As coisas corriam bem para o Major, que se regalava confortavelmente nas benesses recebidas e por uns dois meses. Mas, princípio de agosto de 1964, outra figura local, que fazia às vezes de informante do exército, ficou intrigado com o tal major. Tratava-se de Paulo Dalvio Mallon, que prestara serviço militar na PE – Policia do Exército do RJ e que tinha estreito contato com o Coronel Ventura. Mallon resolveu investigar. A pergunta era: a quem estava realmente ligado esse tal Major Egon Schneider?

Apenas dois ou três telefonemas interurbanos para descobrir o embuste. Mesmo assim era operação bem mais complicada do que seria hoje em dia. Naquele tempo as ligações interurbanas eram feitas na base de telefonistas, que espetavam aqueles pinos-banana na mesa da central telefônica da cidade para conectar uma das cinco linhas externas disponíveis. A central telefônica de interurbanos só funcionava de dia, no horário comercial. Se alguém quisesse fazer ligação interurbana à noite, só em caso de emergência e indo chamar a operadora para abrir a agencia e fazer a ligação, como de fato aconteceu nesse caso.

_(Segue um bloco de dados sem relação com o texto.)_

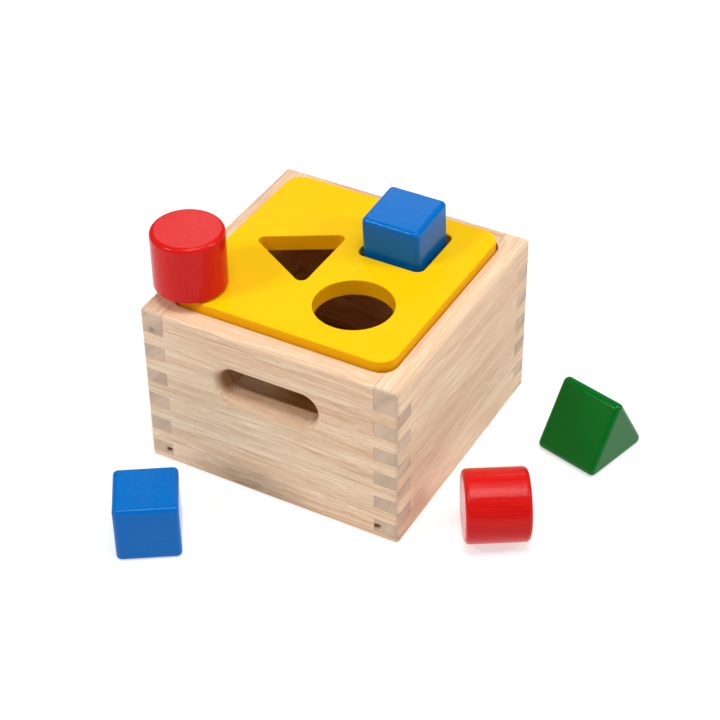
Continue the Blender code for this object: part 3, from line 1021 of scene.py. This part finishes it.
def lay_floor(stage):
    mat, tree, shader = new_material("white_floor", stage.floor_colour)
    position = put(tree, "TexCoord").outputs["Object"]
    mottle = speckle(tree, position, FLOOR_MOTTLE, 0.0, 2.0)
    tree.links.new(graded(tree, mottle, 0.0, 1.0, 0.75, 0.85), shader.inputs["Roughness"])
    shader.inputs["Base Color"].default_value = (*stage.floor_colour, 1.0)
    shader.inputs["Specular IOR Level"].default_value = 0.1
    shader.inputs["Emission Color"].default_value = (1.0, 1.0, 1.0, 1.0)
    shader.inputs["Emission Strength"].default_value = stage.floor_glow
    bm = bmesh.new()
    bmesh.ops.create_grid(bm, x_segments=8, y_segments=8, size=0.5 * stage.floor_size)
    floor = add_object("floor", bm, mat)
    floor.location = (0.0, 0.0, -FLOOR_DROP)


class SORTER_OT_stage(bpy.types.Operator):
    """Lay the pale floor, hang the soft lights and set up the camera"""

    bl_idname = "sorter.stage"
    bl_label = "Stage"

    def execute(self, context):
        scene = context.scene
        stage = scene.sorter_stage
        lay_floor(stage)
        for side in ("key", "top", "back", "left", "right"):
            watts, where, size = (getattr(stage, f"{side}_{part}") for part in ("power", "place", "size"))
            hang_light(side + "_light", watts, where, size, stage.camera_target)
        world = bpy.data.worlds.new("soft_sky")
        world.use_nodes = True
        sky = world.node_tree.nodes["Background"]
        sky.inputs["Color"].default_value = (1.0, 1.0, 1.0, 1.0)
        sky.inputs["Strength"].default_value = stage.sky
        scene.world = world
        data = bpy.data.cameras.new("camera")
        data.lens = stage.camera_lens
        data.sensor_width = 36.0
        camera = bpy.data.objects.new("camera", data)
        camera.location = stage.camera_place
        scene.collection.objects.link(camera)
        aim(camera, stage.camera_target, stage.camera_roll)
        scene.camera = camera
        scene.view_settings.view_transform = "Standard"
        scene.view_settings.look = "None"
        return {"FINISHED"}


# Add-on


PIECES = (SORTER_OT_walls, SORTER_OT_bottom_panel, SORTER_OT_lid, SORTER_OT_cubes)
PIECES += (SORTER_OT_cylinders, SORTER_OT_prism, SORTER_OT_stage)
SETTINGS = (
    ("sorter_box", SorterBoxSettings),
    ("sorter_lid", SorterLidSettings),
    ("sorter_blocks", SorterBlockSettings),
    ("sorter_stage", SorterStageSettings),
)


class SORTER_PT_pieces(bpy.types.Panel):
    """Build each piece of the shape sorter"""

    bl_idname = "SORTER_PT_pieces"
    bl_label = "Shape sorter"
    bl_space_type = "VIEW_3D"
    bl_region_type = "UI"
    bl_category = "Shape sorter"

    def draw(self, context):
        for piece in PIECES:
            self.layout.operator(piece.bl_idname)
        for name, _ in SETTINGS:
            settings = getattr(context.scene, name)
            shelf = self.layout.box()
            for key in settings.__annotations__:
                shelf.prop(settings, key)


def register():
    for name, settings in SETTINGS:
        bpy.utils.register_class(settings)
        setattr(bpy.types.Scene, name, PointerProperty(type=settings))
    for cls in (*PIECES, SORTER_PT_pieces):
        bpy.utils.register_class(cls)


def unregister():
    for cls in (SORTER_PT_pieces, *reversed(PIECES)):
        bpy.utils.unregister_class(cls)
    for name, settings in reversed(SETTINGS):
        delattr(bpy.types.Scene, name)
        bpy.utils.unregister_class(settings)


def main():
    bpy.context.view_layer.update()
    register()
    bpy.ops.sorter.walls()
    bpy.ops.sorter.bottom_panel()
    bpy.ops.sorter.lid()
    bpy.ops.sorter.cubes()
    bpy.ops.sorter.cylinders()
    bpy.ops.sorter.prism()
    bpy.ops.sorter.stage()
    bpy.context.view_layer.update()


if __name__ == "__main__":
    main()
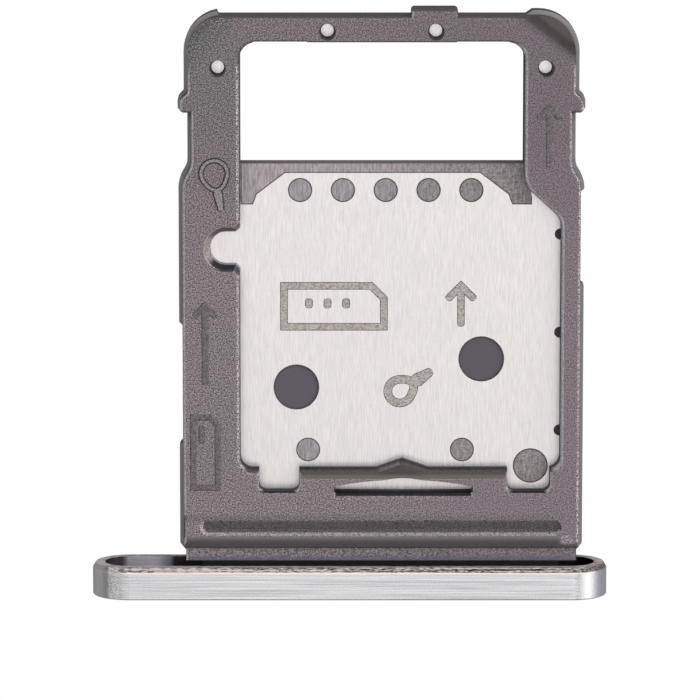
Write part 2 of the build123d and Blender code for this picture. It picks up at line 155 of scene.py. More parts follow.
class Tree:
    """Node tree of one material, built up with short calls."""

    def __init__(self, name):
        self.material = bpy.data.materials.new(name)
        self.material.use_nodes = True
        self.nodes = self.material.node_tree.nodes
        self.links = self.material.node_tree.links
        self.shader = self.nodes["Principled BSDF"]
        self.place = self.nodes.new("ShaderNodeTexCoord").outputs["Object"]
        self.across = self.math("DIVIDE", self.axis("X"), MM)
        self.station = self.math("DIVIDE", self.math("SUBTRACT", self.axis("Y"), FACE), MM)
        self.height = self.math("DIVIDE", self.axis("Z"), MM)

    def link(self, source, target):
        """Link from one socket to another."""
        self.links.new(source, target)

    def fill(self, socket, value):
        """Socket filled by a link, a plain colour or a number."""
        if isinstance(value, bpy.types.NodeSocket):
            self.link(value, socket)
        elif isinstance(value, tuple):
            socket.default_value = (*value, 1)
        else:
            socket.default_value = value

    def stretched(self, x, y, z):
        """Object coordinates, scaled along each axis."""
        node = self.nodes.new("ShaderNodeMapping")
        node.inputs["Scale"].default_value = (x, y, z)
        self.link(self.place, node.inputs["Vector"])
        return node.outputs["Vector"]

    def noise(self, size, vector=None, detail=2.0, roughness=0.6):
        """Noise whose blotches are about a size in millimetres."""
        node = self.nodes.new("ShaderNodeTexNoise")
        node.inputs["Scale"].default_value = 1 / (size * MM)
        node.inputs["Detail"].default_value = detail
        node.inputs["Roughness"].default_value = roughness
        self.link(vector or self.place, node.inputs["Vector"])
        return node.outputs["Fac"]

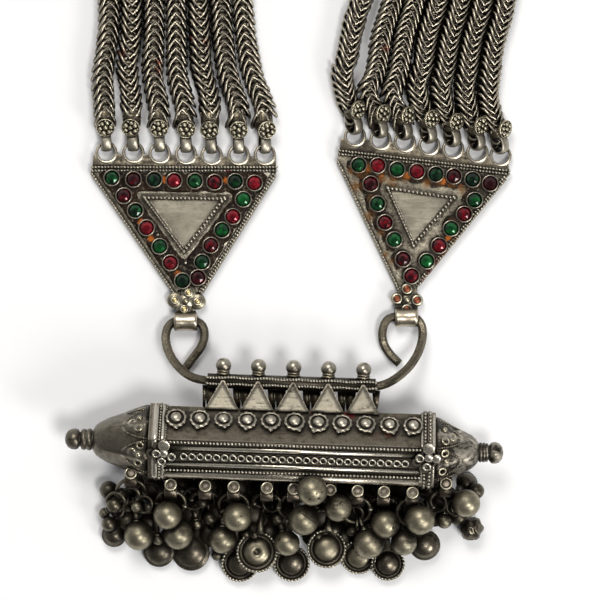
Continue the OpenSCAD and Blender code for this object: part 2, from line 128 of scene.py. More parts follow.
def mix(tree, factor, a, b, kind="FLOAT"):
    node = tree.nodes.new("ShaderNodeMix")
    node.data_type = kind
    first = {"FLOAT": 2, "RGBA": 6}[kind]
    for i, value in ((0, factor), (first, a), (first + 1, b)):
        feed(tree, node.inputs[i], value)
    return node.outputs[{"FLOAT": 0, "RGBA": 2}[kind]]


def span(tree, value, low, high, to_low=0.0, to_high=1.0):
    node = tree.nodes.new("ShaderNodeMapRange")
    for i, part in enumerate((value, low, high, to_low, to_high)):
        feed(tree, node.inputs[i], part)
    return node.outputs[0]


# Camera; both targets are a place in the photo and a height in mm
CAMERA_TILT = 88
CAMERA_DISTANCE = 0.7
VIEW_WIDTH = 0.15
SENSOR = 36
CAMERA_TARGET = (300, 300, 3)
LIGHT_TARGET = (300, 330, 5)


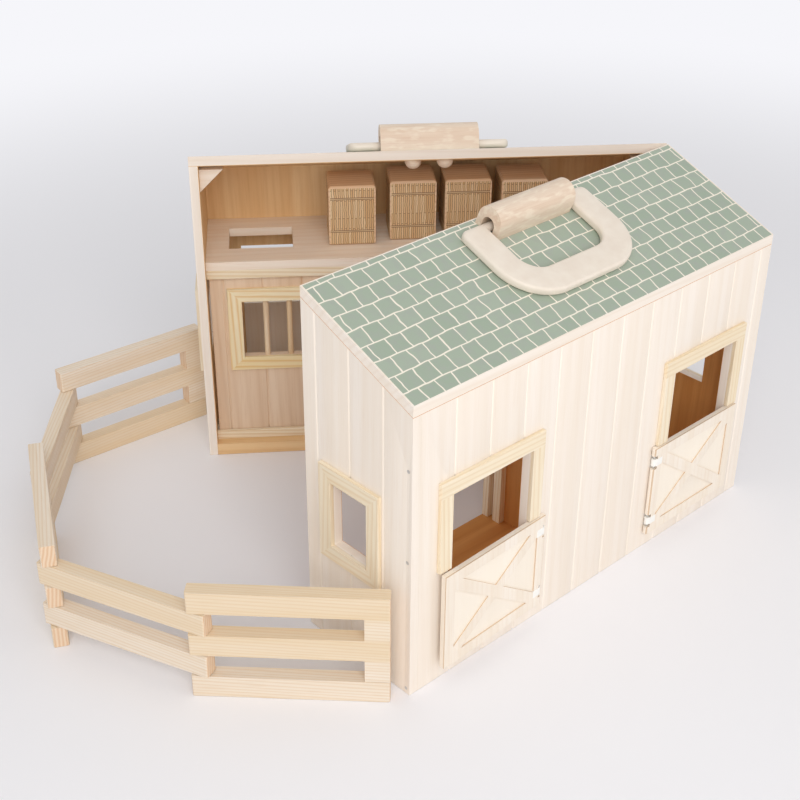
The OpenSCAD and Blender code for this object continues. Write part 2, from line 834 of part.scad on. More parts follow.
module far_left_leaf() color(PINE) far_half() leaf(-1, 0);
module far_left_straps() color(WHITE) far_half() straps(-1, 0);
module far_right_leaf() color(PINE) far_half() leaf(1, 0);
module far_right_straps() color(WHITE) far_half() straps(1, 0);
module far_handle() color(CREAM) far_half() handle(0);
module left_stall_panel() color(TAN) far_half() stall_panel(-1, 0);
module left_stall_frame() color(PINE) far_half() stall_frame(-1, 0);
module left_stall_bars() color(PINE) far_half() stall_bars(-1, 0);
module right_stall_panel() color(TAN) far_half() stall_panel(1, 1);
module right_stall_frame() color(PINE) far_half() stall_frame(1, 1);
module right_stall_bars() color(PINE) far_half() stall_bars(1, 1);
module fence_panel_1() color(PINE) outer_panel(1);
module fence_panel_2() color(PINE) inner_panel(2);
module fence_panel_3() color(PINE) outer_panel(3);
module fence_panel_4() color(PINE) inner_panel(4);
module fence_panel_5() color(PINE) outer_panel(5);
module fence_pins_2() color(TAN) inner_pins(2);
module fence_pins_4() color(TAN) inner_pins(4);
module hay_bale_1() color(STRAW) far_half() bale(0);
module hay_bale_2() color(STRAW) far_half() bale(1);
module hay_bale_3() color(STRAW) far_half() bale(2);
module hay_bale_4() color(STRAW) far_half() bale(3);

near_base();
near_long_wall();
near_left_wall();
near_right_wall();
near_roof();
near_partition();
near_partition_strips();
near_door_trims();
near_window_trims();
near_handle_block();
near_block_caps();
near_door_staples();
near_nails();
near_hinge_leaves();
hinge_pins();
near_left_leaf();
near_left_straps();
near_right_leaf();
near_right_straps();
near_handle();
far_base();
far_long_wall();
far_left_wall();
far_right_wall();
far_roof();
far_partition();
far_door_trims();
far_window_trims();
far_handle_block();
far_block_caps();
far_door_staples();
far_nails();
far_hinge_leaves();
far_loft_floor();
far_track_header();
far_track_sill();
far_gussets();
far_left_leaf();
far_left_straps();
far_right_leaf();
far_right_straps();
far_handle();
left_stall_panel();
left_stall_frame();
left_stall_bars();
right_stall_panel();
right_stall_frame();
right_stall_bars();
fence_panel_1();
fence_panel_2();
fence_panel_3();
fence_panel_4();
fence_panel_5();
fence_pins_2();
fence_pins_4();
hay_bale_1();
hay_bale_2();
hay_bale_3();
hay_bale_4();
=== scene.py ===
import json
import math

import bmesh
import bpy
import numpy as np
from mathutils import Matrix, Vector

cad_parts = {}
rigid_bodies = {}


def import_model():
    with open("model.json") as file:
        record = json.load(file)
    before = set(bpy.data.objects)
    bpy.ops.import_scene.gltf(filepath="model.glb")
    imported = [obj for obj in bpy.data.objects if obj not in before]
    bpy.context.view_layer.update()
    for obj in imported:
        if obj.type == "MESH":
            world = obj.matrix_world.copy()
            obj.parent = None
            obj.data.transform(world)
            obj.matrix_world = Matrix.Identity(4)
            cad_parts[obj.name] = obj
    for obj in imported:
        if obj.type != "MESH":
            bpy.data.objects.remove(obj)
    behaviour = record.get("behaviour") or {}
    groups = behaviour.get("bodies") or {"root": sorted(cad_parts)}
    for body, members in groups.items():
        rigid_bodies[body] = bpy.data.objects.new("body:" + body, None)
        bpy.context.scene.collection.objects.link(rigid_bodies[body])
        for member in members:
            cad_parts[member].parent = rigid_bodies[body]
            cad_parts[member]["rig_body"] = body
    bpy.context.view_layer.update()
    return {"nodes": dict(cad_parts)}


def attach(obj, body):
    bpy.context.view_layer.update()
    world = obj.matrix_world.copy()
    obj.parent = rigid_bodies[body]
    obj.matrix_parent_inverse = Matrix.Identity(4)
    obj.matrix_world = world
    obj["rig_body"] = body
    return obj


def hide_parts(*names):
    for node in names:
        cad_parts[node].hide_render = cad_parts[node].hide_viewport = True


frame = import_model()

# The studio: a wide pale floor, one large soft lamp in front on the left, a weak one on the right
# and an even pale surround. The camera stands where the photograph was taken from.
CAMERA_SPOT = (-0.6137, -0.5097, 0.5973)
CAMERA_AZIMUTH = math.radians(-43.18)
CAMERA_ELEVATION = math.radians(30.94)
CAMERA_ROLL = math.radians(0.456)
CAMERA_LENS_MM = 62.25
SENSOR_MM = 36.0
FLOOR_HALF = 6.0
FLOOR_DROP = 0.0002
SURROUND = 0.60
HAZE_NEAR = 0.55
HAZE_FAR = 1.3
LAMP_WIDE = 1.5
LAMP_TARGET = (0.0, 0.0, 0.1)
BACKDROP_TONE = "#f5f5f8"
HAZE_TONE = "#f6f6fa"
PAPER_TONES = ("#f6f5f9", "#f4f4f8")
PAPER_MOTTLE_PER_M = 1.5
NEAREST_SEEN = 0.01


def ink(code):
    """Turns an sRGB hex colour into linear light: c / 12.92 when dark, and otherwise
    ((c + 0.055) / 1.055) to the power 2.4."""
    srgb = [int(code[i:i + 2], 16) / 255 for i in (1, 3, 5)]
    return [c / 12.92 if c <= 0.04045 else ((c + 0.055) / 1.055) ** 2.4 for c in srgb] + [1.0]


def add(tree, kind, sockets=(), **settings):
    """Adds one shader node with its own settings, then gives each socket a value or a link. A node
    given as a value stands for its first output in use."""
    made = tree.nodes.new("ShaderNode" + kind)
    for name, value in settings.items():
        setattr(made, name, value)
    for name, value in dict(sockets).items():
        if isinstance(value, bpy.types.Node):
            value = next(out for out in value.outputs if out.enabled)
        if isinstance(value, bpy.types.NodeSocket):
            tree.links.new(value, made.inputs[name])
        else:
            made.inputs[name].default_value = value
    return made


def new_finish(name):
    """Starts an empty material and gives back its node tree and the socket that takes its surface."""
    finish = bpy.data.materials.new(name)
    finish.use_nodes = True
    finish.node_tree.nodes.clear()
    out = add(finish.node_tree, "OutputMaterial")
    return finish, finish.node_tree, out.inputs["Surface"]


def aim(thing, spot, target):
    """Puts a lamp at a spot with its light thrown at the target."""
    thing.location = spot
    thing.rotation_euler = (Vector(target) - Vector(spot)).to_track_quat("-Z", "Y").to_euler()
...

O próprio autor da descoberta, Dalvio Mallon, fez questão de participar, liderar, a operação de prender o farsante. Com o delegado de polícia juntou pequena comitiva e autuaram o falso major. Preso, foi encaminhado ao Batalhão do Exército de Rio Negro, no Paraná. Ficou detido alguns dias ali e depois liberado, pois não se produziram provas contundentes contra o acusado. Ninguém fora lesado, não havia provas por falta de denunciantes, todos silentes... nada. As moças e senhoras da sociedade local negavam qualquer envolvimento com o falso militar.

O jornal Tribuna da Serra voltara a circular por aqueles dias, e, em sua edição de 09.08.1964 publicou Pássaro na gaiola, lacônica nota relativa ao fato.